More art to end the week
It was good to escape to London for 24 hours with Clare on Friday afternoon, overnighting in Rachel's partner's apartment in Chelsea Harbour with its atmospheric Thames view. The pretext was the last day of a friend's art exhibition in a small Notting Hall Gallery. Greg Tricker's kids were in the Bristol Steiner school at the same time as ours, so we got to know him and his prodigious output of paintings. Only recently have we discovered that he is also a notable sculptor as well.

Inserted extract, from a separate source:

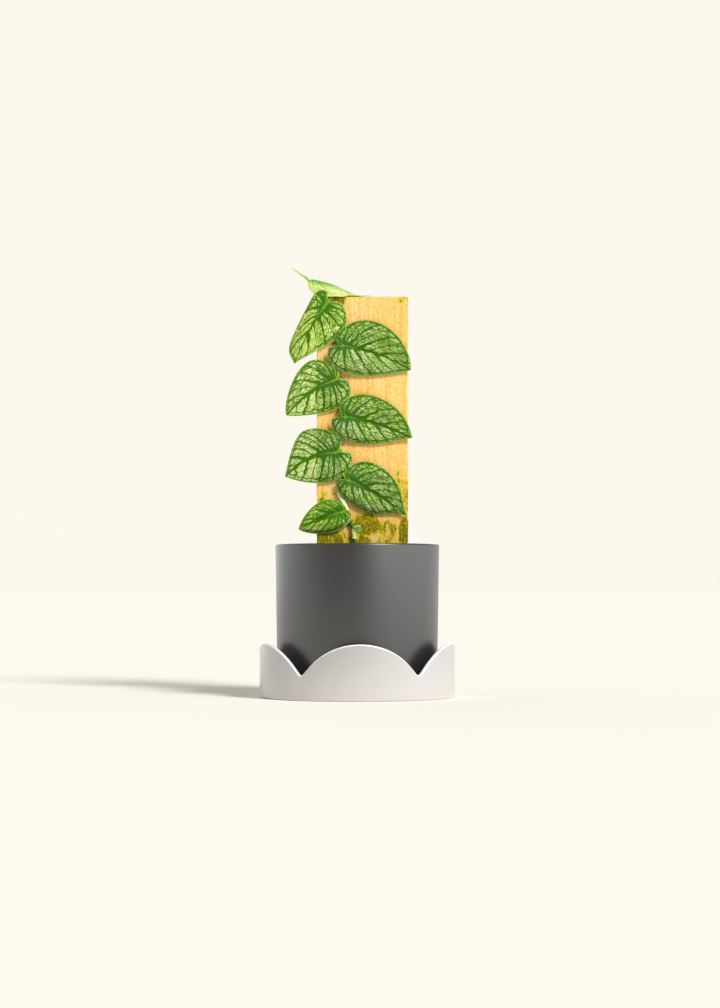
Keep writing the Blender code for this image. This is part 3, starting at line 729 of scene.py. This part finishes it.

For a brief introduction visit
The sun shone upon us from cold blue skies. After Cardiff, London is overwhelming, with noise and crowds. Everyone looks miserable and nobody talks to you. Somehow many people manage to be polite nevertheless. Leaving Victoria coach station it takes three quarters of an hour to get out and into free flowing motorway traffic, an hour to begin to see non-built-up areas in the landscape. From the centre of Cardiff, it's fifteen minutes to the sea, and to a hilltop view of the bay, the river Severn and the Valleys. If I didn't have a specific reason for visiting London, I don't think I'd ever go for sight-seeing or shopping. Give me a small city any time.